On winding up the estate of a client dying possessed of landed property, and leaving infant heirs, the family notary is obliged to employ an avoué to obtain a decree of sale from the tribunal, which then takes the entire direction of the proceedings, lots the property, fixes the upset price, the day of the sale, etc., etc., receives the purchase-money, or directs how it is to be disposed of. The sale takes place before the tribunal by auction, or à la bougie, as it is called, nobody but the avoués being allowed to bid. Those gentlemen are remunerated by a commission payable by the client or clients who employ them.

The following graphic description of the proceedings at a sale before the tribunal is from the pen of a French advocate:

"The registrar reads a very short summary of the conditions of sale, limited to the description of the property and the naming of the upset price, and announces the amount of the costs incurred up to the sale. He then lights a taper, and declares the auction opened. A judge of the tribunal presides at the operation. A hundred francs!' 'A hundred and ten,' cries an avoué; a hundred and twenty,' a hundred and thirty,' 'two hundred!' 'Two hundred francs,' repeats the registrar in a rasping voice; 'no one speaks; the second taper is going out; I light the third!' The deepest silence reigns; you might hear a fly. The third taper flickers-is just going out-when another avoué rouses himself. Two hundred and five francs,' 'two hundred and ten,' 'two hundred and twenty,' two hundred and fifty!' And the biddings, which seemed over, are renewed with more spirit than ever. At last the three tapers have been lighted one after the other and burnt out, the property is knocked down to the avoué who bid last, and who must within three days declare the real purchaser and produce his acceptance of the bargain.
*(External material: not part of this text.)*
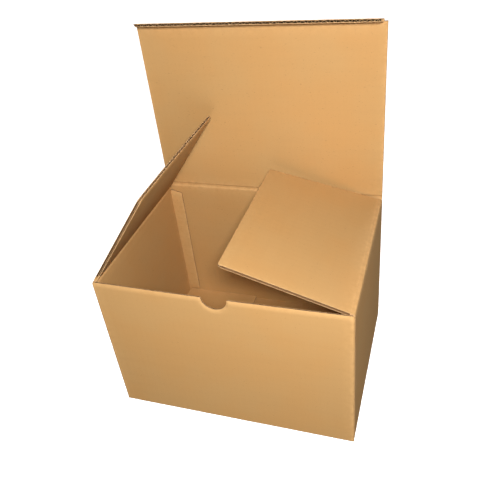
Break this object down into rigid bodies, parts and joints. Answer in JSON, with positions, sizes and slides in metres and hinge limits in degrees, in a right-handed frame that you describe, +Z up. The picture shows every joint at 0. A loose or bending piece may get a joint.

"Any one may make a higher bid through an avoué within eight days from the auction, provided the advance be at least one-sixth. In that event a new auction takes place in the same form as the first. "At the opening of the auction, the registrar, as I have said, announces the amount of the taxed costs incurred up to the sale; but the simple purchaser who thought he had only that amount to pay would be rather surprised when Rabelais' quarter of an hour came, the bill of costs being generally doubled by the subsequent expenses, for notification of the sale, clearing the title from the judgment, etc., etc., etc."

If there is no bid before all three tapers, which are not unlike long wax matches, are burnt out, the sale is postponed to another day, when a lower upset price is declared, and the same process is gone through; and so on ad infinitum, until the upset price is low enough to attract a bid a few francs above it.

A purchaser at a sale before the tribunal is placed at a great dis

advantage. He must employ an avoué to bid for him, and the same avoué often acts for two or three intending buyers; if he is declared the purchaser he has to pay, in addition to the sum his avoué has bid for him, all the costs of the suit and legal proceedings both before and after the sale, the total amount of which is only ascertained some time afterwards; and lastly, he is liable to be outbid during eight days, and if he has set his heart upon the property, to have to pay (and especially if he is an Englishman) an enhanced price for it, and all the additional costs attending the new sale. I say especially if he is an Englishman, because the French provincials usually attribute to our countrymen the possession of much more money than brains; riche et bête, comme un Anglais, being an expression often used by the untravelled Frenchman.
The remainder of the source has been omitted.